After Heritage Action’s bruising assessment of Trump last November, Heritage Foundation President Jim DeMint went on to meet with Trump during the campaign–and while there were certainly many tied to Heritage who preferred other candidates in the primary, the main organization largely steered clear of anti-Trump rhetoric throughout the rest of the election, instead assisting the candidate and his team with matters like determining potential Supreme Court justice nominees. That dynamic has helped pave the way for a relationship with an incoming administration that so heavily prizes loyalty.
Now, the transition is getting an assist from Heritage Foundation officials including Becky Norton Dunlop, a distinguished fellow at the Foundation; former Reagan Attorney General Ed Meese, a distinguished fellow emeritus at Heritage; Heritage national security expert James Carafano and Ed Feulner, who helped found Heritage. Rebekah Mercer, a Heritage board member and major pro-Trump donor, is on the transition team’s 16-member executive committee and a transition team source said she is working with Heritage to recruit appointees for positions at the undersecretary level and below (though she has struggled to find people interested in taking lower-level jobs, according to a New York Times report).
The transition team also includes other prominent activists and thinkers with close ties to Heritage, such as former Ohio Secretary of State Ken Blackwell, the activist involved with several conservative groups who is running Trump’s domestic transition team. He has written for Heritage and has personal relationships with many at the organization.
“How do we get names that are important to us, how do we get those names to transition? Every time, it’s, ‘You need to get that to Ken Blackwell,’” said one source at a major conservative organization.
There are also staffers at the Foundation with close connections to Sen. Jeff Sessions (R-Ala.), Trump’s pick for attorney general whose team has also played a key role on the Trump transition. DeMint, a former senator from South Carolina, quickly took to Twitter Friday morning to back up his onetime colleague after the Trump team made his selection official.

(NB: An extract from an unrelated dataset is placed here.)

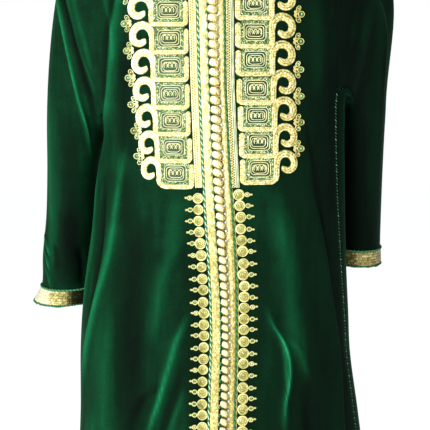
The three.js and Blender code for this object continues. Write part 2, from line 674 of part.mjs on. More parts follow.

Also on Friday, the Trump transition announced its “landing teams” for key agencies—and Justin Johnson of the Heritage Foundation was listed on the Defense Department team, the only person listed who was identified with a think tank. On Monday, two other people associated with Heritage were listed in the latest installation of Trump’s landing team build-out.
Heritage, as a think tank, cannot engage in partisan campaign activity—they make their research available to everyone, staffers stress–but that doesn’t mean its members can’t advise candidates on both political and policy matters.
“Heritage has been very involved with this transition and the people that work at Heritage have been very involved with the people who work on the transition,” said James Wallner, the organization’s vice president for research. “We’re a non-partisan organization, our entire purpose is to do good, solid public policy research and get our ideas into the hands of people who need them.”
Perhaps Heritage’s most significant involvement during the campaign was its experts’ shaping of Trump’s list of Supreme Court choices, ultimately resulting in a selection of conservative thinkers who oppose abortion rights.
It’s hard to overstate the importance of that list, which was created in conjunction with the Heritage Foundation and the conservative Federalist Society.
Prior to Trump’s release of the list—the first installment came in May—many conservative activists and leaders were vehemently and vocally opposed to his candidacy. A significant number of them had supported Ted Cruz—an early Heritage darling who fared much better than Trump did in Heritage Action’s assessments of the candidates last year. They had serious reservations about backing Trump, with his inconsistent record on social issues and a flamboyant personal life that was often splashed all over the tabloids.